What the exercise asks: Output all lines exactly.

---+---

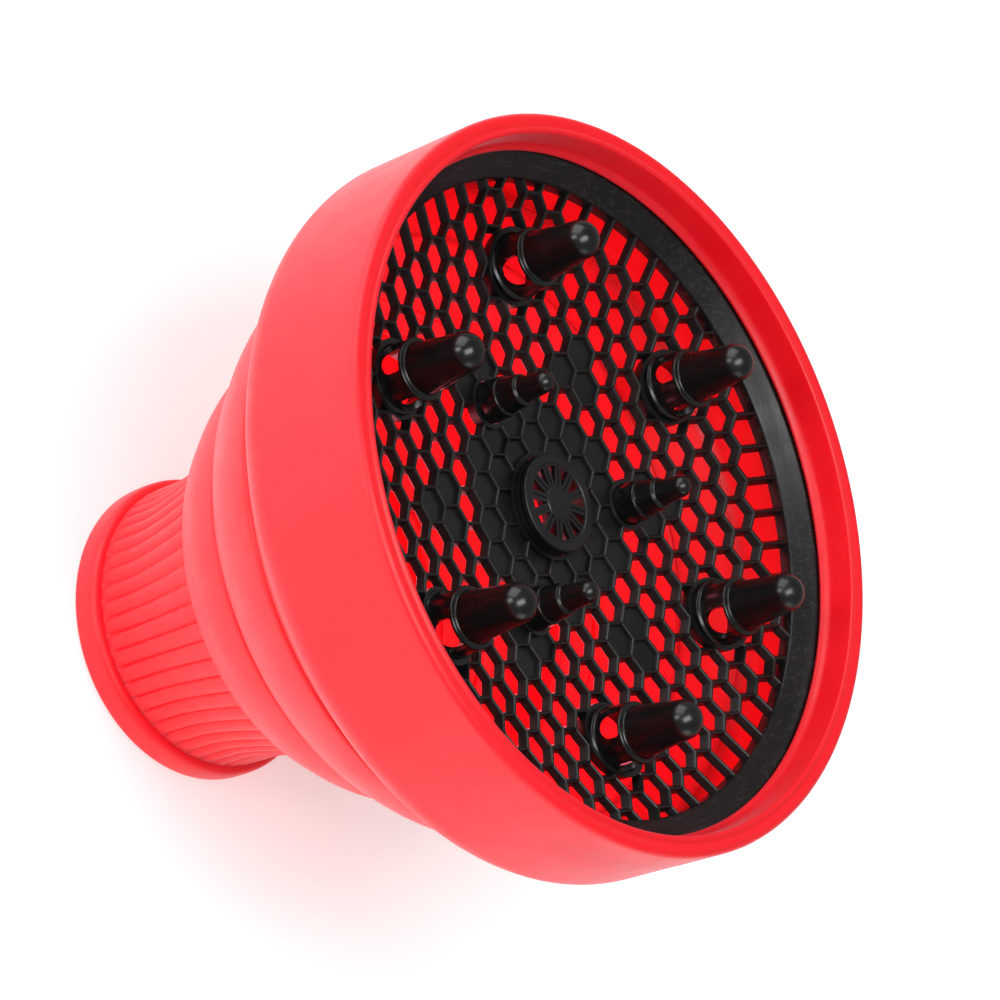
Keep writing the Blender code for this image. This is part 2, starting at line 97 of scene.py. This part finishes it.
def lathe(name, outline, steps=240, closed=True, shape=None):
    """Turns an outline (down its outer side, up its inner side) about Z. shape(r, z, angle, index) may
    move a point. Points on the axis become poles."""
    bm = bmesh.new()
    rings = []
    for k, (r, z) in enumerate(outline):
        if r < 1e-6:
            rings.append([bm.verts.new((0, 0, z * MM))] * steps)
            continue
        ring = []
        for i in range(steps):
            a = 2 * math.pi * i / steps
            rr, zz = shape(r, z, a, k) if shape else (r, z)
            ring.append(bm.verts.new((rr * MM * math.cos(a), rr * MM * math.sin(a), zz * MM)))
        rings.append(ring)
    pairs = list(zip(rings, rings[1:] + rings[:1] if closed else rings[1:]))
    for upper, lower in pairs:
        for i in range(steps):
            j = (i + 1) % steps
            quad = [upper[i], lower[i], lower[j], upper[j]]
            face = [v for n, v in enumerate(quad) if v not in quad[:n]]
            if len(face) > 2:
                bm.faces.new(face)
    return to_mesh(name, bm)


def to_mesh(name, bm, sharp=38):
    mesh = bpy.data.meshes.new(name)
    bm.to_mesh(mesh)
    bm.free()
    mesh.shade_smooth()
    mesh.set_sharp_from_angle(angle=math.radians(sharp))
    return mesh


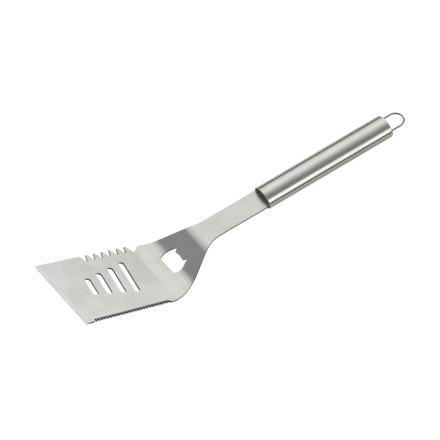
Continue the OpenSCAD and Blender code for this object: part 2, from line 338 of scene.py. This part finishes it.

---+---

Final result:
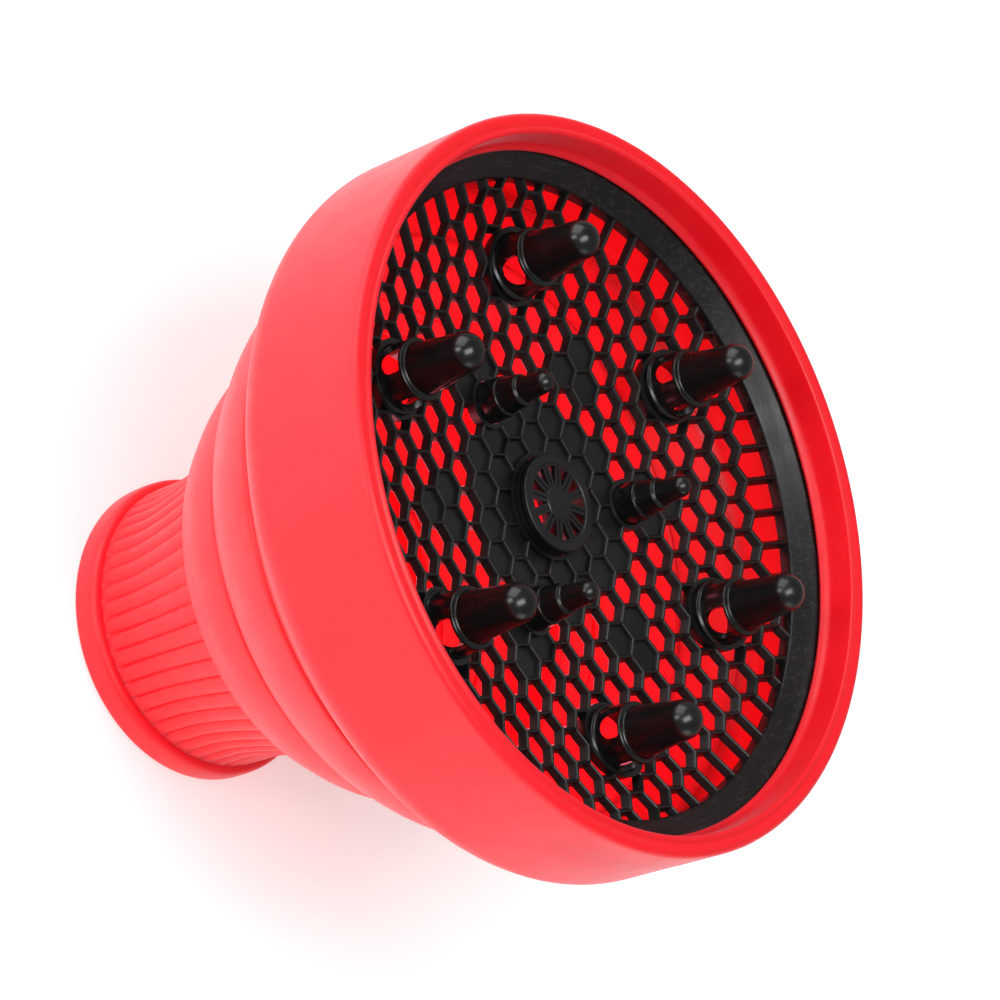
Keep writing the Blender code for this image. This is part 2, starting at line 97 of scene.py. This part finishes it.
def lathe(name, outline, steps=240, closed=True, shape=None):
    """Turns an outline (down its outer side, up its inner side) about Z. shape(r, z, angle, index) may
    move a point. Points on the axis become poles."""
    bm = bmesh.new()
    rings = []
    for k, (r, z) in enumerate(outline):
        if r < 1e-6:
            rings.append([bm.verts.new((0, 0, z * MM))] * steps)
            continue
        ring = []
        for i in range(steps):
            a = 2 * math.pi * i / steps
            rr, zz = shape(r, z, a, k) if shape else (r, z)
            ring.append(bm.verts.new((rr * MM * math.cos(a), rr * MM * math.sin(a), zz * MM)))
        rings.append(ring)
    pairs = list(zip(rings, rings[1:] + rings[:1] if closed else rings[1:]))
    for upper, lower in pairs:
        for i in range(steps):
            j = (i + 1) % steps
            quad = [upper[i], lower[i], lower[j], upper[j]]
            face = [v for n, v in enumerate(quad) if v not in quad[:n]]
            if len(face) > 2:
                bm.faces.new(face)
    return to_mesh(name, bm)


def to_mesh(name, bm, sharp=38):
    mesh = bpy.data.meshes.new(name)
    bm.to_mesh(mesh)
    bm.free()
    mesh.shade_smooth()
    mesh.set_sharp_from_angle(angle=math.radians(sharp))
    return mesh


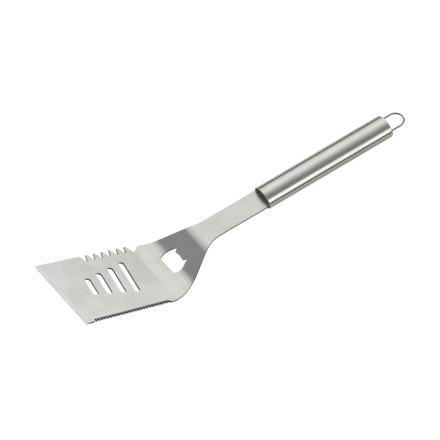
Continue the OpenSCAD and Blender code for this object: part 2, from line 338 of scene.py. This part finishes it.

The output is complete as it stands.